Photo-collage of studio at Makespace Central, 2021

"I’ve become increasingly interested in horticulture in recent years, catalysed by having allotments, work on an organic farm and a course of studies with the RHS I’m undertaking. The project will launch in the summer, but essentially, it is focused on exploring the relationship between art and horticulture through collaborations between artists, designers, creative horticulturalists, and communities."

Projects will experiment with activities like growing plants that can be used for materials, and explore the cultural and historical significance of horticulture and plants, through projects that engage with subjects such as food and fashion, through to wider contexts of climate change and biodiversity. I’m interested to speaking with individuals and communities in Oxford and beyond who might be interested in sharing, learning, and collaborating – so please get in touch!"

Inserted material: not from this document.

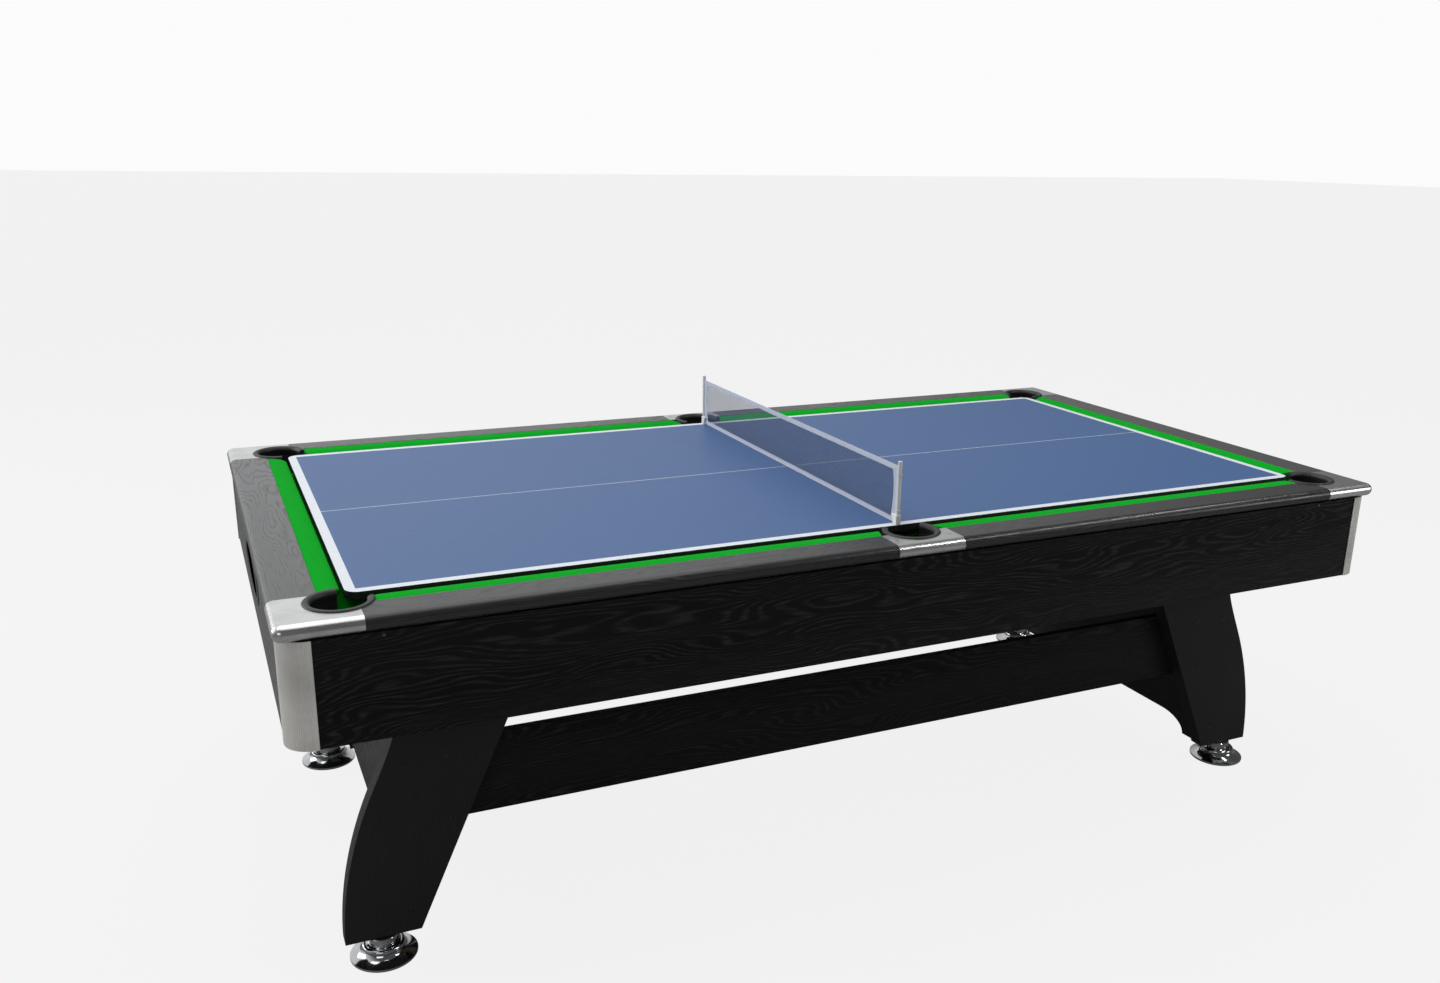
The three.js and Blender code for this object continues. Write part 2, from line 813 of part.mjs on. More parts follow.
function netPost() {
  const base = topSurface + gap;
  const footTop = base + postFootHeight;
  const foot = outline([
    [postOuterY, base],
    [postOuterY, footTop],
    [postFootInner, footTop],
    [postFootInner + postFootTaper, base],
  ]);
  return join(
    alongX(foot, -postFootWidth / 2, postFootWidth / 2),
    rod(0, postY, postRadius, base, base + postHeight, 16),
    rod(0, pegY, pegRadius, base - pegLength, footTop, 16),
  );
}

function net() {
  const low = topSurface + 2 * gap;
  const step = topSurface + gap + postFootHeight + gap;
  const reach = postY - postRadius - gap;
  const lowReach = postFootInner - gap;
  const half = [[lowReach, low], [lowReach, step], [reach, step], [reach, low + netHeight]];
  const shape = outline([...half, ...half.map(([y, z]) => [-y, z]).reverse()]);
  return alongX(shape, -netThickness / 2, netThickness / 2);
}

const netSet = section(table);
for (const [side, sy] of sides) {
  piece(netSet, `net_post_${side}`, reflected(netPost(), 1, sy), 'whitePlastic');
}
piece(netSet, 'net', net(), 'netting');

export default table;
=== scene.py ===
import math

import bmesh
import bpy
from mathutils import Euler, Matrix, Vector
from mathutils.geometry import interpolate_bezier


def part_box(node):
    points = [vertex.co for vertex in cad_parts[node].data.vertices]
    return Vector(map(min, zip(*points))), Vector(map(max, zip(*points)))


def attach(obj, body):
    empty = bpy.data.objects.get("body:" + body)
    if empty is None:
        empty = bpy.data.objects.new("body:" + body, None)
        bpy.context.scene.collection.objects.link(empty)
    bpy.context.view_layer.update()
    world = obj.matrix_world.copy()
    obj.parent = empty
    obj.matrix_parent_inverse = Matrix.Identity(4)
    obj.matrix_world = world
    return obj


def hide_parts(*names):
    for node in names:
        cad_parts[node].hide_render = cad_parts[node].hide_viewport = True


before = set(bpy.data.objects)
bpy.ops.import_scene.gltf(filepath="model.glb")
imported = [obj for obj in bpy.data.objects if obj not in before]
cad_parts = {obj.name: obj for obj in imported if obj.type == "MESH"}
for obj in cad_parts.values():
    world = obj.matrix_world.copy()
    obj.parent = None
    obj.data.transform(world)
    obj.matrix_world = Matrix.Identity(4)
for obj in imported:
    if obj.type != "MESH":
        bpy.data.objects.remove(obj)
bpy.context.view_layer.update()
print("frame loaded:", len(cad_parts), "nodes")

ends = {"left": -1, "right": 1}
sides = {"front": -1, "rear": 1}
corners = {f"{side}_{end}": (sx, sy) for end, sx in ends.items() for side, sy in sides.items()}
mm = 0.001


# Shading: a signal is a socket that can stand in a sum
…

If you'd like to get involved, you can email Sam: mail@samskinner.net.

Photo-collage of growing site under development on Elder Stubbs Allotment, 2021

Could you recommend some other creative resources for us to check out?

"I would recommend the Critical Zones - Observatories for Earthly Politics exhibition, currently on show at ZKM in Karsruhle, Germany, that develops a concept of observing and engaging with the earth as a network of critical zones. ZKM have done a brilliant job of making the exhibition accessible online and has an excellent programme of events, many of which are online and archived on the site. I’m doing a talk with mirko nikolić in June as part of the ZKM’s Terrestrial University lecture series. The talk will link some of my current research on horticulture to mirko’s work on mining, through the lens of observation and observatories. For some less Eurocentric perspectives I would encourage people to donate to the current fundraising campaign by 32° East to construct a purpose-built contemporary art centre in Kampala, Uganda. Click here to donate. And check out Raqs Media Collective (Monica Narula, Shuddhabrata Sengupta, and Jeebesh Bagchi) based in New Delhi, who develop some fascinating and complex projects, and have some great material on their website."